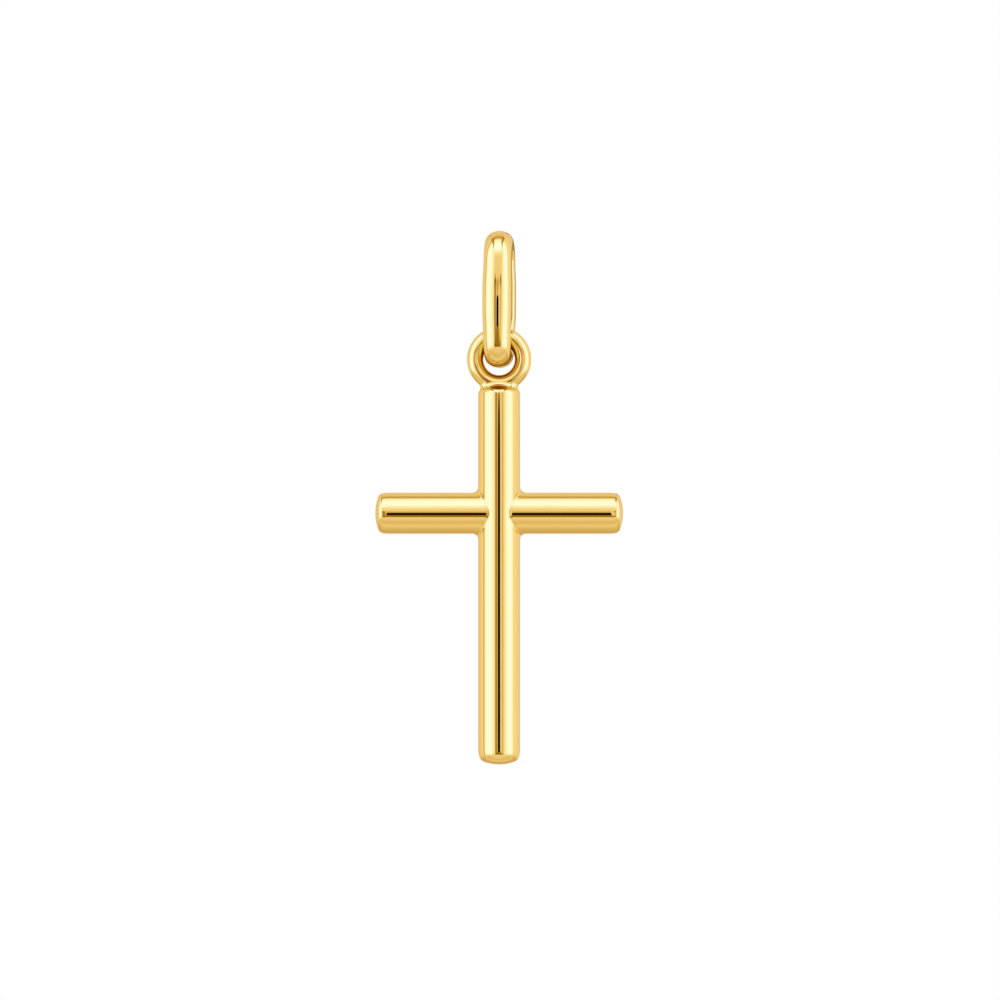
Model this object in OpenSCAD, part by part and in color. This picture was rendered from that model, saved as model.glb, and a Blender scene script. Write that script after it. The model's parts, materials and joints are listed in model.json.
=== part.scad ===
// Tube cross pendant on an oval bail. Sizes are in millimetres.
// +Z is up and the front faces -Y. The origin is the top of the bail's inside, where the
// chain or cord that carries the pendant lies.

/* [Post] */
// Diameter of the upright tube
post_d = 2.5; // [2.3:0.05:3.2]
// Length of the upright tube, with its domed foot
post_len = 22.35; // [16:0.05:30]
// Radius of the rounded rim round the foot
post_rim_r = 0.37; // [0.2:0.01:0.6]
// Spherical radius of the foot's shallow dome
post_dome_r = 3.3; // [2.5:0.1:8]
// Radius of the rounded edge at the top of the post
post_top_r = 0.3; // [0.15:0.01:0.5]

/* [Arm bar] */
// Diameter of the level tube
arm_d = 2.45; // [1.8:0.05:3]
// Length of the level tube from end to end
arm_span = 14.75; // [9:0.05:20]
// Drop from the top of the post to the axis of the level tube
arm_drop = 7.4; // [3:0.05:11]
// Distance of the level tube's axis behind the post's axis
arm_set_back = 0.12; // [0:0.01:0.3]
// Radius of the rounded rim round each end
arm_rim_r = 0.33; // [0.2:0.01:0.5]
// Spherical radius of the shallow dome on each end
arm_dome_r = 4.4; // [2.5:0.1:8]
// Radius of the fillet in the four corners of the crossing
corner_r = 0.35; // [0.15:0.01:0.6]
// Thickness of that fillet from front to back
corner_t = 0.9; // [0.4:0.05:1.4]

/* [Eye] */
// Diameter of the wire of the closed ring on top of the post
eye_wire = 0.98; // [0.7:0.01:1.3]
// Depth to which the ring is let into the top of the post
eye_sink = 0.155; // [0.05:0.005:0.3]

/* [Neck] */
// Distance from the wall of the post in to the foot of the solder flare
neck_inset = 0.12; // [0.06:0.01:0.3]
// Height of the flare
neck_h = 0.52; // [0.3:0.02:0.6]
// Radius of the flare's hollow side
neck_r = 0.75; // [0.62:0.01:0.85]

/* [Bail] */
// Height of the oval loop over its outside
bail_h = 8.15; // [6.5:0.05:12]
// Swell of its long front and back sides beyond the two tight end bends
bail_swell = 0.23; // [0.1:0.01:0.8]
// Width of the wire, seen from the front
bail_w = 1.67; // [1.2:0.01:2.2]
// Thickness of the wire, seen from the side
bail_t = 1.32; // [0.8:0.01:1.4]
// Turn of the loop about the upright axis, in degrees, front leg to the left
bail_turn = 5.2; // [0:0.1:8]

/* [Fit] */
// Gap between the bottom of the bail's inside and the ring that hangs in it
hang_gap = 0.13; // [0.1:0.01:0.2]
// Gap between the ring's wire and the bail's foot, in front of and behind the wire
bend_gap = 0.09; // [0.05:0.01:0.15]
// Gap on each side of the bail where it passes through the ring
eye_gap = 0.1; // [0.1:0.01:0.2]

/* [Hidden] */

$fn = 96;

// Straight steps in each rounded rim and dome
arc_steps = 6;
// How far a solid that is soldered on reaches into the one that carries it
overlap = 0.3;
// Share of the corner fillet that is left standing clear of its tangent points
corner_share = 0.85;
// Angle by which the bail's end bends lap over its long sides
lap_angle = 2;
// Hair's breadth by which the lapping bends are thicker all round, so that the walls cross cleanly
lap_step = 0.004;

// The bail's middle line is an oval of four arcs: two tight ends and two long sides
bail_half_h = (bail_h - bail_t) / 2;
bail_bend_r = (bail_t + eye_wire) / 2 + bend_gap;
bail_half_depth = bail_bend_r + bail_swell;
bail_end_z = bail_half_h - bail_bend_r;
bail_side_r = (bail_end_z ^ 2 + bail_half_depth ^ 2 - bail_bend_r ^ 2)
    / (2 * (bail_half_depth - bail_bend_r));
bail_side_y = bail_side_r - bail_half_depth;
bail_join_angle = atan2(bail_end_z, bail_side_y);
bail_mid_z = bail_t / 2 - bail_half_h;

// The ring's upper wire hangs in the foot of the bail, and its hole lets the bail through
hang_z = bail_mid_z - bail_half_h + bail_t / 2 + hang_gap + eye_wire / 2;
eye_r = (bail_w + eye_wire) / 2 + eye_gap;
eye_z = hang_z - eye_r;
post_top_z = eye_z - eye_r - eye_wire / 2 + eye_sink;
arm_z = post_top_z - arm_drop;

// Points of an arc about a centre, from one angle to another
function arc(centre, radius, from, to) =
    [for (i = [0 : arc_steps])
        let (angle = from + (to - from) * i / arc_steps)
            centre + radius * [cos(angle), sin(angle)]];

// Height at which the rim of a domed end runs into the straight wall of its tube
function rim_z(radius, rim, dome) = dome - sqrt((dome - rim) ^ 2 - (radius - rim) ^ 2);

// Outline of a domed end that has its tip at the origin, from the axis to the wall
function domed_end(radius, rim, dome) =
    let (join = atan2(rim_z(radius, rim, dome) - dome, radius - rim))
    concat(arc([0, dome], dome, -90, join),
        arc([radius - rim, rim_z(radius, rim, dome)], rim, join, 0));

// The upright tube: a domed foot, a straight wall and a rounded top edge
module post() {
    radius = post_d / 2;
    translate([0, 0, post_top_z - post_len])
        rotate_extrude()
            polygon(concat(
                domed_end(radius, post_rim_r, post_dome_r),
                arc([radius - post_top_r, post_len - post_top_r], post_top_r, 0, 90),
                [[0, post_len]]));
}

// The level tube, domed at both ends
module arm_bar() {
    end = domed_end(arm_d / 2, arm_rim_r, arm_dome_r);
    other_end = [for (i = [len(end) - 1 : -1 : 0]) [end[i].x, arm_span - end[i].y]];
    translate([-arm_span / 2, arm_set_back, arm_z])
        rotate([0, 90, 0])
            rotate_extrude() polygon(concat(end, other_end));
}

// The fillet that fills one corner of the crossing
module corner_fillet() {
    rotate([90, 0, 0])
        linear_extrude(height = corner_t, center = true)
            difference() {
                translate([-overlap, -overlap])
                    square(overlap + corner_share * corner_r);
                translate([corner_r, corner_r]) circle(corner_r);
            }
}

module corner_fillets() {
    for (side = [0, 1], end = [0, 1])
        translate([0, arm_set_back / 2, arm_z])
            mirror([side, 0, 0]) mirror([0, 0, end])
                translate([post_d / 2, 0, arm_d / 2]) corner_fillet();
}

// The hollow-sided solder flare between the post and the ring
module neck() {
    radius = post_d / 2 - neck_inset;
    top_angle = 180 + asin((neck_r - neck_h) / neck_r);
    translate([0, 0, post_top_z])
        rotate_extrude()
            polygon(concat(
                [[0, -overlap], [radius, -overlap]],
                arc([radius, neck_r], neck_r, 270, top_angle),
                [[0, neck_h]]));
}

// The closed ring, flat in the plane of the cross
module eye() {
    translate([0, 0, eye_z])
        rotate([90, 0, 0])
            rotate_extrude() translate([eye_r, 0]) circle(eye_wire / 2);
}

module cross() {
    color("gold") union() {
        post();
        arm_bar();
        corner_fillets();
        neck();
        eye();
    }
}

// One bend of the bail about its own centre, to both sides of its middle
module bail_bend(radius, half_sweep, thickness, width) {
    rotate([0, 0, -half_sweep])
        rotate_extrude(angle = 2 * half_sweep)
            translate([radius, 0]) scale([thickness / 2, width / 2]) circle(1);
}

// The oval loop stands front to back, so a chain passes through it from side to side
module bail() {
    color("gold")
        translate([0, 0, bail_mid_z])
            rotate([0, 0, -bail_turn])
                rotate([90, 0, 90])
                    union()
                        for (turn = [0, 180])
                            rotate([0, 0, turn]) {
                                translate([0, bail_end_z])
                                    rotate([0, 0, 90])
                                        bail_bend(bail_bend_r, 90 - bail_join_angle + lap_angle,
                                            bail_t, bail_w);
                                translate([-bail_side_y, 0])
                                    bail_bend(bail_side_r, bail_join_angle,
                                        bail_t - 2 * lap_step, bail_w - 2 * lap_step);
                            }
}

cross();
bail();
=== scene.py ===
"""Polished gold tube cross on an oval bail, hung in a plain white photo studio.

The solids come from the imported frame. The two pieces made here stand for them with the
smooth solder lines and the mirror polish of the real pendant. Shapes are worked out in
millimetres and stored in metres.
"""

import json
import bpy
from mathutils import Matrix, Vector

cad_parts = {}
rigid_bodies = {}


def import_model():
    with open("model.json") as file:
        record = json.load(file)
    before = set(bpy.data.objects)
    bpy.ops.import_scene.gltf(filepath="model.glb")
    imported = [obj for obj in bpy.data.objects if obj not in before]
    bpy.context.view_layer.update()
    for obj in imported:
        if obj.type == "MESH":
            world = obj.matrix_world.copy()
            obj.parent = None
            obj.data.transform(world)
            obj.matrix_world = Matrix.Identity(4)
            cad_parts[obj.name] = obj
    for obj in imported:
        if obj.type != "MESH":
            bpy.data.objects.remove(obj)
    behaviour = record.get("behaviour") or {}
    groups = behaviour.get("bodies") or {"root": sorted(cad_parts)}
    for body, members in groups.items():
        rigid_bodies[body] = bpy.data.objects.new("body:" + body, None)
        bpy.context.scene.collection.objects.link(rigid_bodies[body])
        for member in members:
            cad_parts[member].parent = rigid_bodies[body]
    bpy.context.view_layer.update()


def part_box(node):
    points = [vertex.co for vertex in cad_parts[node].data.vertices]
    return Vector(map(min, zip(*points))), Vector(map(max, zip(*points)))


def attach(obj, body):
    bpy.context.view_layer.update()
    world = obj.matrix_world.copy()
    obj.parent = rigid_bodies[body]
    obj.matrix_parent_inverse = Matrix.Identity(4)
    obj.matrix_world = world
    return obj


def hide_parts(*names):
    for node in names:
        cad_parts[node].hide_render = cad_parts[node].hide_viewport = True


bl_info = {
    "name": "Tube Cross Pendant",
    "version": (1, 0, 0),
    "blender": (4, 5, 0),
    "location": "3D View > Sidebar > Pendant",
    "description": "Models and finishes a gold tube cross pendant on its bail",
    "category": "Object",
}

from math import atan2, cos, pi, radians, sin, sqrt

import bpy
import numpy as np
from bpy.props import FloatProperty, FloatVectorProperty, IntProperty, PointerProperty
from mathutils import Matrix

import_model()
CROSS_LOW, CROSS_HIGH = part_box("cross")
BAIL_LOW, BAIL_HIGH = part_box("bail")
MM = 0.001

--

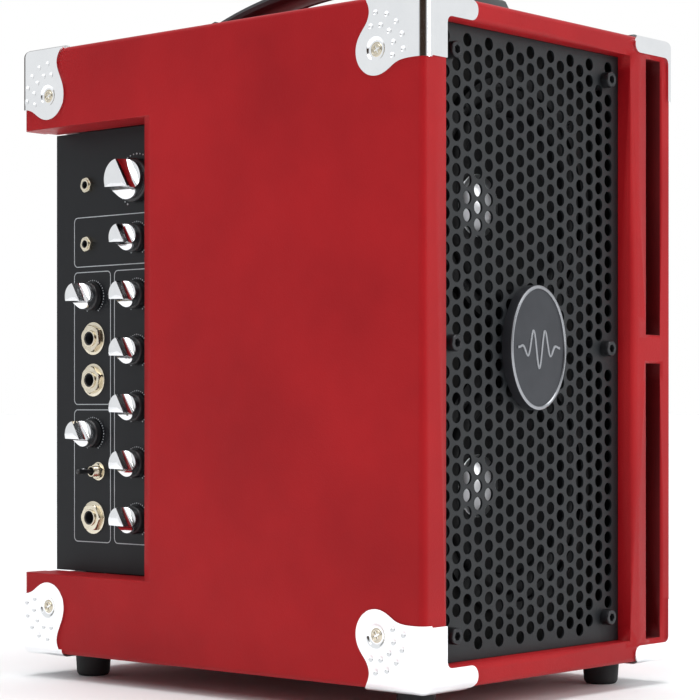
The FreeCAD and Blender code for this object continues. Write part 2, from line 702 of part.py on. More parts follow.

> [Exercise brief]: Start at the line with "translate([0, bail_end_z])", stop at the line with "imported = [obj", and return every line in that stretch exactly, those two included.

> [Answer to the exercise]:
                                translate([0, bail_end_z])
                                    rotate([0, 0, 90])
                                        bail_bend(bail_bend_r, 90 - bail_join_angle + lap_angle,
                                            bail_t, bail_w);
                                translate([-bail_side_y, 0])
                                    bail_bend(bail_side_r, bail_join_angle,
                                        bail_t - 2 * lap_step, bail_w - 2 * lap_step);
                            }
}

cross();
bail();
=== scene.py ===
"""Polished gold tube cross on an oval bail, hung in a plain white photo studio.

The solids come from the imported frame. The two pieces made here stand for them with the
smooth solder lines and the mirror polish of the real pendant. Shapes are worked out in
millimetres and stored in metres.
"""

import json
import bpy
from mathutils import Matrix, Vector

cad_parts = {}
rigid_bodies = {}


def import_model():
    with open("model.json") as file:
        record = json.load(file)
    before = set(bpy.data.objects)
    bpy.ops.import_scene.gltf(filepath="model.glb")
    imported = [obj for obj in bpy.data.objects if obj not in before]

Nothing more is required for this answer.